A complacência pequeno burguesa desses grupos pseudoesquerdistas, que parte da sua firme crença na estabilidade eterna do Estado capitalista, só merece desprezo. As ameaças de Bolsonaro devem ser tomadas com a maior seriedade pela classe trabalhadora brasileira.

A realidade política no Brasil é determinada pela crise profunda do sistema capitalista mundial, que está balançando as democracias burguesas pelo mundo e empurrando as classes dominantes de todos os países a métodos ditatoriais. O golpe de 6 de janeiro nos Estados Unidos, reivindicado abertamente por Bolsonaro e acompanhado de perto por seu filho, Eduardo Bolsonaro, é a expressão mais aguda dessa virada política internacional.

A pandemia da COVID-19, elevou as contradições fundamentais do capitalismo a um grau explosivo.
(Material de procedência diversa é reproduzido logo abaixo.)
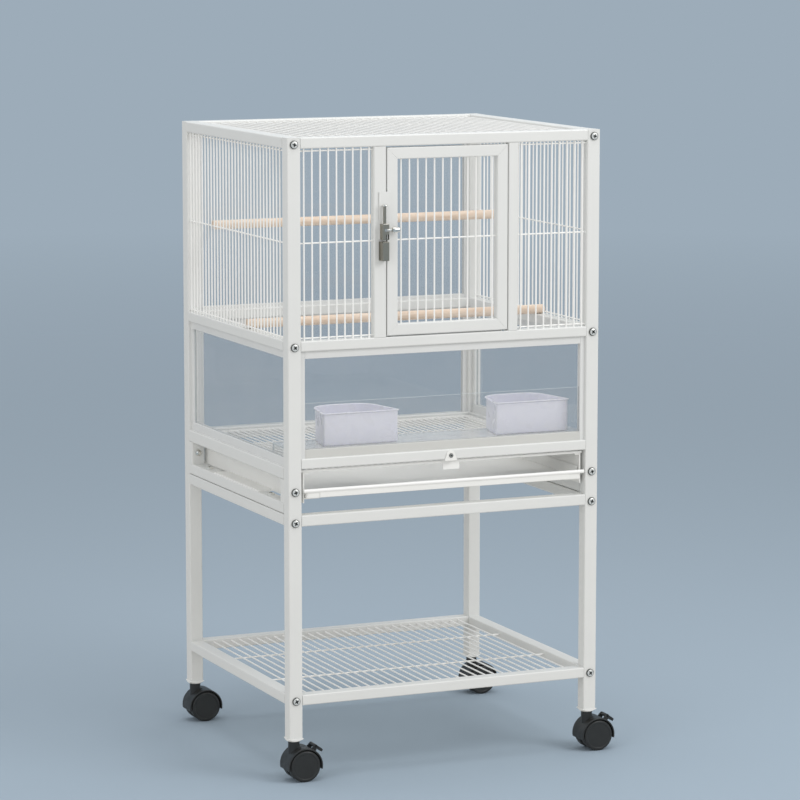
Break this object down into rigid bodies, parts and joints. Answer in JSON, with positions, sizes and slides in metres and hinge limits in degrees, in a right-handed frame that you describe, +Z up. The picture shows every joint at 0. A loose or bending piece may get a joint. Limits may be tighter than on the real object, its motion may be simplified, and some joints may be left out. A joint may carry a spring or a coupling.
{
  "type": "bird cage",
  "caption": "Tall white bird cage of square tube and wire with clear acrylic windows, feeders, perches and tray, on a stand with casters.",
  "frame": {"origin": "on the floor, under the middle of the whole object's box with the casters trailing to +X", "axes": "+Z up, +Y to the back, +X to the right seen from the door side"},
  "size_m": [0.5756, 0.4909, 1.009],
  "materials": {
    "white_coated_steel": "white powder coat, fine satin",
    "white_plastic": "moulded, matte",
    "clear_acrylic": "clear polished acrylic sheet",
    "milky_plastic": "milky translucent moulding",
    "pale_wood": "pale sanded wood, unvarnished",
    "bright_nickel": "bright nickel plate",
    "grey_zinc": "grey zinc, satin",
    "black_nylon": "black moulded nylon"
  },
  "bodies": {
    "cage": {"front_left_post": "white_coated_steel", "front_right_post": "white_coated_steel", "rear_left_post": "white_coated_steel", "rear_right_post": "white_coated_steel", "front_left_leg": "white_coated_steel", "front_right_leg": "white_coated_steel", "rear_left_leg": "white_coated_steel", "rear_right_leg": "white_coated_steel", "front_top_rail": "white_coated_steel", "front_middle_rail": "white_coated_steel", "front_lower_rail": "white_coated_steel", "left_mullion": "white_coated_steel", "right_mullion": "white_coated_steel", "rear_rails": "white_coated_steel", "side_rails": "white_coated_steel", "left_base_frame": "white_coated_steel", "right_base_frame": "white_coated_steel", "stand_top_rails": "white_coated_steel", "shelf_rails": "white_coated_steel", "left_wire_panel": "white_coated_steel", "right_wire_panel": "white_coated_steel", "front_wires": "white_coated_steel", "roof_wires": "white_coated_steel", "shelf_wires": "white_coated_steel", "front_channel": "white_coated_steel", "side_channels": "white_coated_steel", "rear_channels": "white_coated_steel", "tray_runners": "white_coated_steel", "leg_caps": "white_plastic", "left_window": "clear_acrylic", "right_window": "clear_acrylic", "rear_lower_window": "clear_acrylic", "rear_upper_window": "clear_acrylic", "feeder_bench": "clear_acrylic", "bolts": "bright_nickel", "latch_keeper": "grey_zinc"},
    "door": {"door_frame": "white_coated_steel", "door_wires": "white_coated_steel", "door_pins": "bright_nickel", "latch_housing": "grey_zinc"},
    "latch_bolt": {"latch_rod": "bright_nickel"},
    "latch_handle": {"latch_lever": "bright_nickel"},
    "half_panel": {"front_half_panel": "clear_acrylic"},
    "grate": {"floor_grate": "white_coated_steel"},
    "tray": {"tray": "white_coated_steel"},
    "keeper": {"grate_keeper": "white_coated_steel"},
    "feeder_left": {"left_feeder": "milky_plastic"},
    "feeder_right": {"right_feeder": "milky_plastic"},
    "perch_upper": {"upper_perch": "pale_wood"},
    "perch_lower": {"lower_perch": "pale_wood"},
    "caster_front_left": {"front_left_caster": "black_nylon"},
    "wheels_front_left": {"front_left_wheels": "black_nylon"},
    "caster_front_right": {"front_right_caster": "black_nylon"},
    "wheels_front_right": {"front_right_wheels": "black_nylon"},
    "caster_rear_left": {"rear_left_caster": "black_nylon"},
    "wheels_rear_left": {"rear_left_wheels": "black_nylon"},
    "caster_rear_right": {"rear_right_caster": "black_nylon"},
    "wheels_rear_right": {"rear_right_wheels": "black_nylon"},
    "brake_front_left": {"front_left_brake": "black_nylon"},
    "brake_front_right": {"front_right_brake": "black_nylon"}
  },
  "joints": [
    {"name": "door_swing", "type": "hinge", "parent": "cage", "child": "door", "pos_m": [0.086, -0.23, 0.843], "axis": [0, 0, 1], "range_deg": [0, 110]},
    {"name": "latch_lift", "type": "slide", "parent": "door", "child": "latch_bolt", "axis": [0, 0, 1], "range_m": [-0.012, 0]},
    {"name": "latch_turn", "type": "hinge", "parent": "latch_bolt", "child": "latch_handle", "pos_m": [-0.122, -0.2423, 0.863], "axis": [0, 0, -1], "range_deg": [0, 90]},
    {"name": "half_panel_lift", "type": "slide", "parent": "cage", "child": "half_panel", "axis": [0, 0, 1], "range_m": [0, 0.068]},
    {"name": "grate_pull", "type": "slide", "parent": "cage", "child": "grate", "axis": [0, -1, 0], "range_m": [0, 0.36]},
    {"name": "tray_pull", "type": "slide", "parent": "cage", "child": "tray", "axis": [0, -1, 0], "range_m": [0, 0.36]},
    {"name": "keeper_turn", "type": "hinge", "parent": "cage", "child": "keeper", "pos_m": [-0.0055, -0.2353, 0.502], "axis": [0, 1, 0], "range_deg": [0, 180]},
    {"name": "feeder_left_lift", "type": "slide", "parent": "cage", "child": "feeder_left", "axis": [0, 0, 1], "range_m": [0, 0.08]},
    {"name": "feeder_right_lift", "type": "slide", "parent": "cage", "child": "feeder_right", "axis": [0, 0, 1], "range_m": [0, 0.08]},
    {"name": "perch_upper_lift", "type": "slide", "parent": "cage", "child": "perch_upper", "axis": [0, 0, 1], "range_m": [0, 0.03]},
    {"name": "perch_lower_lift", "type": "slide", "parent": "cage", "child": "perch_lower", "axis": [0, 0, 1], "range_m": [0, 0.03]},
    {"name": "front_left_swivel", "type": "hinge", "parent": "cage", "child": "caster_front_left", "pos_m": [-0.2695, -0.223, 0.067], "axis": [0, 0, 1], "continuous": true},
    {"name": "front_left_roll", "type": "hinge", "parent": "caster_front_left", "child": "wheels_front_left", "pos_m": [-0.2565, -0.223, 0.025], "axis": [0, 1, 0], "continuous": true},
    {"name": "front_right_swivel", "type": "hinge", "parent": "cage", "child": "caster_front_right", "pos_m": [0.2435, -0.223, 0.067], "axis": [0, 0, 1], "continuous": true},
    {"name": "front_right_roll", "type": "hinge", "parent": "caster_front_right", "child": "wheels_front_right", "pos_m": [0.2565, -0.223, 0.025], "axis": [0, 1, 0], "continuous": true},
    {"name": "rear_left_swivel", "type": "hinge", "parent": "cage", "child": "caster_rear_left", "pos_m": [-0.2695, 0.223, 0.067], "axis": [0, 0, 1], "continuous": true},
    {"name": "rear_left_roll", "type": "hinge", "parent": "caster_rear_left", "child": "wheels_rear_left", "pos_m": [-0.2565, 0.223, 0.025], "axis": [0, 1, 0], "continuous": true},
    {"name": "rear_right_swivel", "type": "hinge", "parent": "cage", "child": "caster_rear_right", "pos_m": [0.2435, 0.223, 0.067], "axis": [0, 0, 1], "continuous": true},
    {"name": "rear_right_roll", "type": "hinge", "parent": "caster_rear_right", "child": "wheels_rear_right", "pos_m": [0.2565, 0.223, 0.025], "axis": [0, 1, 0], "continuous": true},
    {"name": "front_left_brake_press", "type": "hinge", "parent": "caster_front_left", "child": "brake_front_left", "pos_m": [-0.2365, -0.223, 0.054], "axis": [0, 1, 0], "range_deg": [0, 12]},
    {"name": "front_right_brake_press", "type": "hinge", "parent": "caster_front_right", "child": "brake_front_right", "pos_m": [0.2765, -0.223, 0.054], "axis": [0, 1, 0], "range_deg": [0, 12]}
  ]
}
O aumento brutal da desigualdade social, os efeitos devastadores do coronavírus por todo o Brasil e a crise sem saída do capitalismo brasileiro são as forças objetivas impulsionando as movimentações golpistas de Jair Bolsonaro.

Entretanto, esses mesmos fatores objetivos estão criando as condições para um poderoso movimento revolucionário da classe trabalhadora no Brasil e no mundo. A classe trabalhadora brasileira não pode permitir mais um golpe militar fascista. Ela deve se armar politicamente para preveni-lo.

A luta contra as ameaças ditatoriais deve fundir-se com a luta para barrar a pandemia da COVID-19 e resolver a crise social que afeta milhões de trabalhadores. A questão decisiva na preparação para a onda de levantes revolucionários que se avizinha é a construção de uma direção socialista e internacionalista na classe operária – isto é, a seção brasileira do Comitê Internacional da Quarta Internacional.